The only support Gia has is three friends.  Trina (rapper Doechii in her film debut), another pregnant woman in the same programs, is someone she can share absurdities with and who, at one point, expresses the generational struggles of black mothers as a reason to continue fighting.  Miles (Dominic Fike, HBO's 'Euphoria') is her sympathetic Photo Magic coworker who recognizes her value and what she’s up against.  Spiritual Mel (Bay area activist Keta Price) ends up being the woman Gia leans on the most, the one who will respond when she goes into labor.

Then there is Miss Carmen (Erika Alexander, TV's 'Living Single'), the woman who pushes Gia to meet with families looking to adopt.  Gia doesn’t fully trust her motives, but takes a meeting with Monica (Sharon Duncan-Brewster, "Dune"), Paul (Bokeem Woodbine, "Queen & Slim") and their teenaged daughter Amber (Kamaya Jones).  Gia recognizes what a lovely family they are and we are touched that she mostly connects with Amber through basketball, a sport Gia had to abandon.  She invites Monica to her first ultrasound, then wavers upon viewing her child.

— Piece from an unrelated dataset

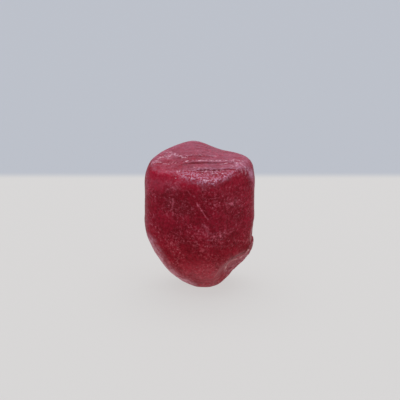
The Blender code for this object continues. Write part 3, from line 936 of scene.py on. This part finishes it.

Nomore’s quiet performance pulls us in, but although compelling, her internalizing also makes a third act transgression seem shockingly out of character, the only motivation given us by Leaf a confrontation with another woman who questions Gia’s fitness as a mother at a sideshow, an odd and muddled scene.  But that same stillness graces cinematographer Jody Lee Lipes’ (“Manchester by the Sea”) more poetic captures, Gia lying in shadow on a couch holding her belly or her internal life depicted with her walking naked through a forest, all accented by Kelsey Lu’s emotive score.  Sound design can be haunting as in a scene where Gia steals a pile of disposal diapers from a stroller in a schoolyard, the voice of someone trying to stop her fading into the distance as she tries to block it out.

Leaf also fills in the other side of the story, black adult males posing in front of an urban photographer’s backdrop expressing the confusion and instability of having been placed in foster care.  The scene is inorganically inserted, yet provides a nice counterbalance, just as we’ve seen the effects on Gia’s two children, Shaynah shutting down while Trey clings (his telephone calls to his mother are always preceded by warnings of the pitiful remainder in her mobile account).  “Earth Mama” depicts the horrible injustices of an uncaring system while giving us a face of someone utterly deserving of support.

Robin's Review: B

A24 released "Earth Mother" in select theaters on 7/7/23, expanding on 7/21/23.